Now for a big picture: The way all this looks all depends on your point of view – what physicists call your Frame of Reference. Since Galileo’s time, we’ve known that there is no such thing as a spot that you can identify as the centre of it all. You just choose one arbitrarily and do all your measurements from there. We choose the ground beneath our feet, usually, and our speed is given relative to that, but somebody standing on the Sun would measure our speeds on Earth as being very much higher because what he would see would include the Earth’s enormous speed through space.
So if we choose our frame of reference as the Spaceship, then all bullets move at 2000m/s away from the ship. But if you’re on some other point, you would measure the bullet at travelling at 2000m/s PLUS whatever speed the ship is moving relative to you. And some other reference point would give some other numbers.
This is actually all pretty intuitive stuff – your brain is really good at this sort of maths.
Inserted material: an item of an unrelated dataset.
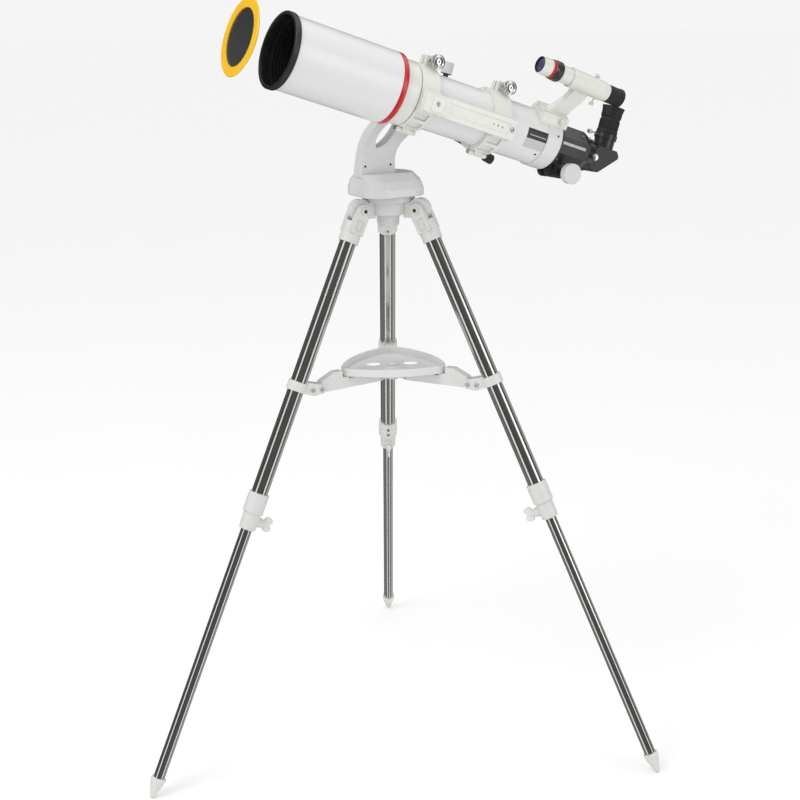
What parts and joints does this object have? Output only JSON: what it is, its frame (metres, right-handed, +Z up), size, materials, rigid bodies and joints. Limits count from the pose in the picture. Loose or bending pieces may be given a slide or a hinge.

Think about a cricketer throwing the ball at the stumps while running: His brain knows how fast the ball will be going, as well as how fast he’s moving, and computes a trajectory taking those corrected figures into account. And then also does calculus to deal with the fact that gravity makes the ball move in a curve. It’s easy if you’re actually doing it. It’s only reducing it to maths and putting it on paper, so that the results are guaranteed correct, that is hard.